I'm not sure I get the rationale for that. Sure, length 0 kmers are a little weird, but in general, containers in Julia can be length 0, That is, we have length 0 LongSequence, LongSubSeq, Vector, Set, Tuple etc etc.
I think it would be nicer to just allow it.

@kescobo
Copy link
Member

kescobo commented Jun 10, 2022

Hmm - but I think of a Kmer as closer to Char than String, and you can't have empty Char. How would you iterate a sequence with each 0-length kmer, for example?

@TransGirlCodes
Copy link
Member

I guess it depends on whether you consider Kmers as just LongSequences - i.e. ordered containers of BioSymbols - just optimised for a specific purpose. Or almost more of a BioSymbol itself, indeed you can consider a LongSequence as a container of kmers, as well as nucleotides. I think of them kinda as both, to be honest. As for the iterating over 0-length kmers, I wonder if we can take inspiration from the julia ecosystem - patterns of iterating over substrings or views of an array or similar?

@kescobo
Copy link
Member

kescobo commented Jun 11, 2022

Or almost more of a BioSymbol itself, indeed you can consider a LongSequence as a container of kmers, as well as nucleotides. I think of them kinda as both,

Actually, maybe the best comparison with the string ecosystem is a regular expression rather than a Char.

julia> st = "hello banana"
"hello banana"

julia> findall(r"ba", st)
1-element Vector{UnitRange{Int64}}:
 7:8

julia> findall(r"", st)
13-element Vector{UnitRange{Int64}}:
 1:0
 2:1
 3:2
 4:3
 5:4
 6:5
 7:6
 8:7
 9:8
 10:9
 11:10
 12:11
 13:12

I suppose this would argue in favor of 0-mers 🤷, but I don't really like it. I would have thought r"" would throw an error...

@jakobnissen
Copy link
Member Author

jakobnissen commented Jun 13, 2022

I definitely see Kmer as "just another BioSequence" - and I see the characteristics of Kmers, namely their immutability and fixed lengths - to be essentially implementation details. I.e. if it was possible to produce just as efficient code using LongSequence, I don't know why I would ever use Kmer.
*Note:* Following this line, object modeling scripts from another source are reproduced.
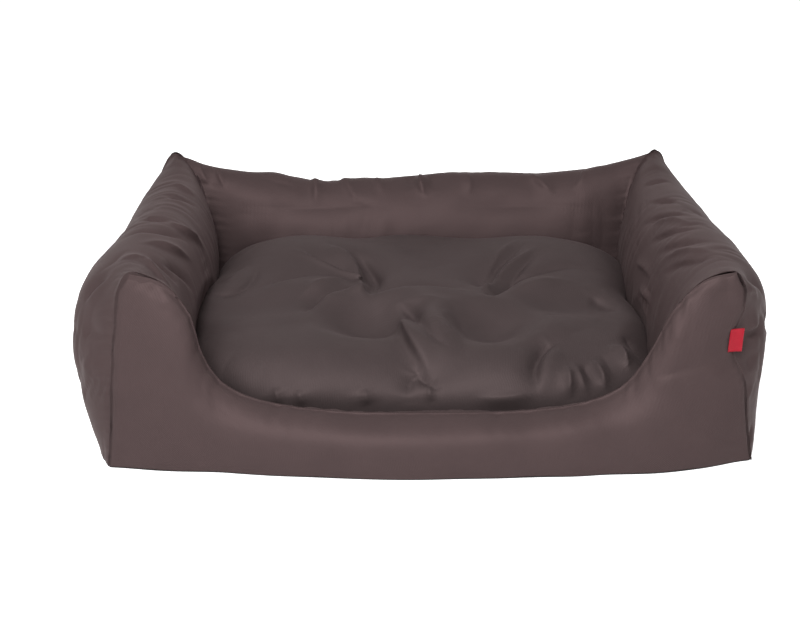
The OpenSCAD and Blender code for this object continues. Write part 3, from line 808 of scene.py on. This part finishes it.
front_folds = [
    (2.2, 1.6, 10, 0.3, [(375, -318, 144), (351, -331, 138), (319, -339, 133), (282, -340, 124),
        (260, -330, 115)]),
    (-1.6, 0.0, 12, 0, [(371, -326, 127), (341, -337, 120), (302, -345, 113)]),
    (2.0, -1.0, 12, 0.5, [(-371, -316, 253), (-360, -317, 244), (-346, -321, 233), (-338, -325, 219)]),
    (1.8, 0.0, 16, 0, [(-388, -320, 199), (-371, -326, 190), (-349, -331, 187)]),
    (-1.4, 0.0, 14, 0, [(-393, -321, 155), (-371, -329, 147), (-343, -336, 147)]),
    (-1.6, 0.8, 9, 0.3, [(-327, -317, 230), (-332, -323, 223), (-336, -327, 211)]),
    (1.8, 0.0, 22, 0, [(-290, -342, 101), (-273, -342, 93), (-250, -348, 77), (-228, -352, 70)]),
    (-1.6, 0.8, 16, 0, [(292, -327, 173), (318, -334, 172)]),
    (2.0, -0.8, 12, 0.3, [(374, -319, 235), (356, -322, 231), (336, -325, 222)]),
    (1.6, 0.8, 10, 0, [(397, -324, 24), (375, -335, 37), (344, -346, 48)]),
]


def outer_y(across, level):
    """Where the outer panel's face lies, at shares of its half width and of its height"""
    return front_y - swell(across, level, 3) - fabric_t * (level < 1)


def inner_y(across, level):
    """Where the inner panel's face lies, at shares of its half width and of its height"""
    bulge_out = lip_swell * np.maximum(0, 1 - across**4) ** 0.6 * np.sqrt(1 - level**3)
    return front_y + bulge_out + fabric_t * (level < 1)


front_face = panel(
    "front_panel", both_sides(seam_half, 190), side_x, np.linspace(0, 1, 44), outer_y,
    nodes=("front_outer_panel", "front_fill"), seed=51, flip=False, folds=front_folds,
)
lip_face = panel(
    "lip_inner_panel", both_sides(inner_half, 150), inner_x, np.linspace(0, 1, 26), inner_y,
    nodes=("front_inner_panel",), seed=63, flip=True, folds=[],
)

# Topstitch: beside the seam over the lip a row of lock stitches holds the seam allowance
# down on the inner panel. The stitches are 3.2 mm long and 4.4 mm apart, in matching thread.
stitch_pitch = 4.4
stitch_l = 3.2
stitch_r = 0.4
stitch_from_seam = 6
stitch_proud = 0.3


def new_tree(name, inputs):
    """A geometry tree with named inputs, and its input and output nodes"""
    tree = bpy.data.node_groups.new(name, "GeometryNodeTree")
    tree.interface.new_socket("Geometry", in_out="INPUT", socket_type="NodeSocketGeometry")
    tree.interface.new_socket("Geometry", in_out="OUTPUT", socket_type="NodeSocketGeometry")
    for title in inputs:
        tree.interface.new_socket(title, in_out="INPUT", socket_type="NodeSocketFloat")
    return tree, tree.nodes.new("NodeGroupInput"), tree.nodes.new("NodeGroupOutput")


def finish_tree(tree, done, shapes, material):
    """The tree's last nodes: instances made real, and their material"""
    real = add(tree, "GeometryNodeRealizeInstances", {"Geometry": shapes})
    dressed = add(
        tree, "GeometryNodeSetMaterial", {"Geometry": real.outputs[0], "Material": material}
    )
    tree.links.new(dressed.outputs[0], done.inputs[0])


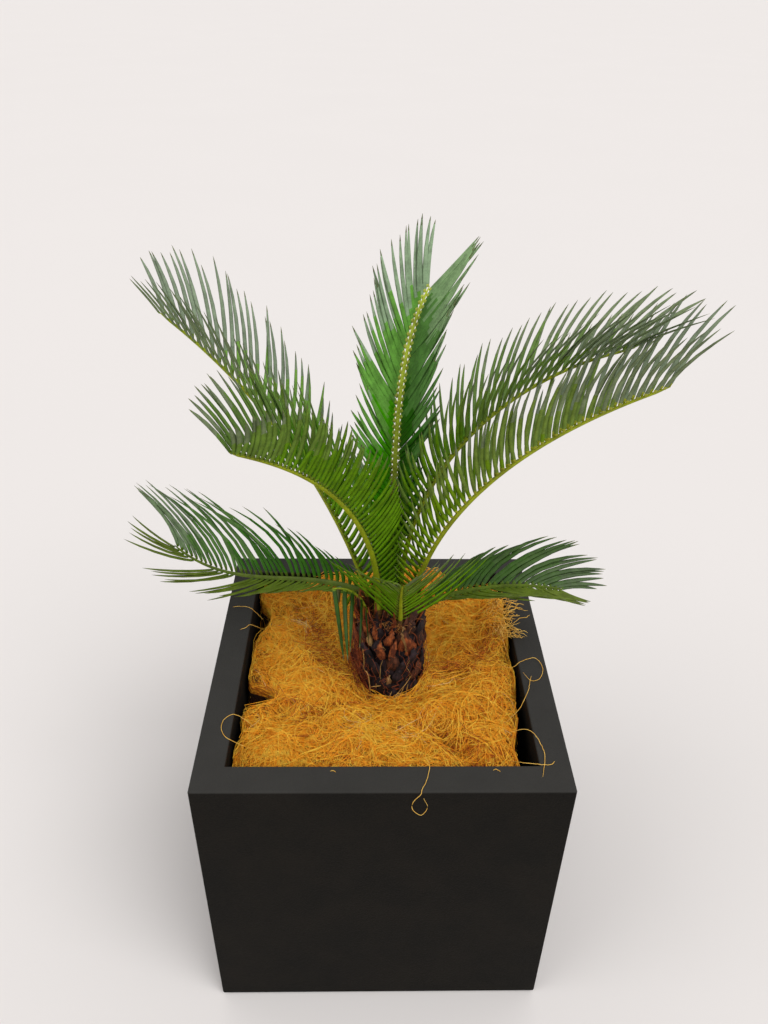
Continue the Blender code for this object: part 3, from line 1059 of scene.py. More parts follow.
MARKS = (
    Mark(-105, 0.58, (0.032, 0.0044, 0.0042), Brown.ORANGE),
    Mark(-91, 0.56, (0.032, 0.0048, 0.0046), Brown.ORANGE),
    Mark(-98, 0.76, (0.026, 0.0046, 0.0044), Brown.ORANGE),
    Mark(-62, 0.66, (0.032, 0.0017, 0.0062), Brown.SCAR),
    Mark(-74, 0.84, (0.018, 0.0013, 0.0058), Brown.SCAR),
    Mark(-129, 0.70, (0.018, 0.0018, 0.0050), Brown.SCAR),
    Mark(-119, 0.80, (0.020, 0.0028, 0.0046), Brown.ORANGE),
    Mark(-153, 0.44, (0.028, 0.0046, 0.0044), Brown.RUST),
    Mark(-147, 0.68, (0.028, 0.0042, 0.0044), Brown.ORANGE),
    Mark(-168, 0.62, (0.028, 0.0050, 0.0044), Brown.RUST),
    Mark(-99, 0.17, (0.021, 0.0040, 0.0050), Brown.SCAR),
)
ROOTS = (
    ((-140, 0.78), (-132, 0.55), (-132, 0.43), (-124, 0.39), (-121, 0.19), (-120, -0.05)),
    ((-59, 0.38), (-68, 0.28), (-77, 0.19), (-83, 0.10), (-81, -0.03)),
    ((-70, 0.26), (-75, 0.15), (-88, 0.08), (-97, -0.04)),
    ((-64, 0.27), (-66, 0.12), (-67, -0.05)),
    ((-88, 0.20), (-94, 0.06), (-104, -0.01), (-114, -0.05)),
    ((-119, 0.22), (-112, 0.25), (-104, 0.28)),
)


@dataclass
class Scales:
    """Wedge-like scales around the stem's axis, one row of each array for each scale.

    The size is the length, half of the width and half of the depth.
    """

    angle: np.ndarray
    away: np.ndarray
    height: np.ndarray
    lean: np.ndarray
    skew: np.ndarray
    size: np.ndarray

    def rings(self, outline: Sequence[Sequence[float]], ragged: float,
              rng: np.random.Generator) -> np.ndarray:
        """Shape the scales, every one with the same outline.

        Args:
            outline: Rows of share of length, width share, depth share and outward bow.
            ragged: Size of the random shifts of the points.
            rng: Source of the random draws.

        Returns:
            Rings as loft takes them.
        """
        level = np.zeros(len(self.angle))
        out = np.column_stack((np.cos(self.angle), np.sin(self.angle), level))
        across = np.column_stack((-np.sin(self.angle), np.cos(self.angle), level))
        base = around(self.away, self.angle, self.height)
        lean = self.lean[:, None]
        aim = unit(UP * np.cos(lean) + out * np.sin(lean) + across * self.skew[:, None])
        across = squared(across, aim)
        out = unit(np.cross(across, aim))
        rows = np.array(outline)
        turn = np.arange(6) * math.pi / 3
        section = np.column_stack((np.cos(turn), np.sin(turn)))
        length, half_width, half_depth = (self.size[:, i, None] for i in range(3))
        centre = (base[:, None] + aim[:, None] * (rows[:, 0] * length)[:, :, None]
                  + out[:, None] * (rows[:, 3] * length)[:, :, None])
        wide = (rows[:, 1] * half_width)[:, :, None, None] * section[:, :1]
        deep = (rows[:, 2] * half_depth)[:, :, None, None] * section[:, 1:]
        rings = centre[:, :, None] + across[:, None, None] * wide + out[:, None, None] * deep
        return rings + rng.normal(0, ragged, rings.shape)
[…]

My analogy is that BioSequence is like AbstractVector, LongSequence is like Vector, LongSubSeq is like SubArray{T, 1} and Kmer is like StaticVector. Though not literally, of course, as we decided, BioSequence is not actually an AbstractVector.

Or, if you will, it corresponds to AbstractString, String, SubString, and InlineString, respectively.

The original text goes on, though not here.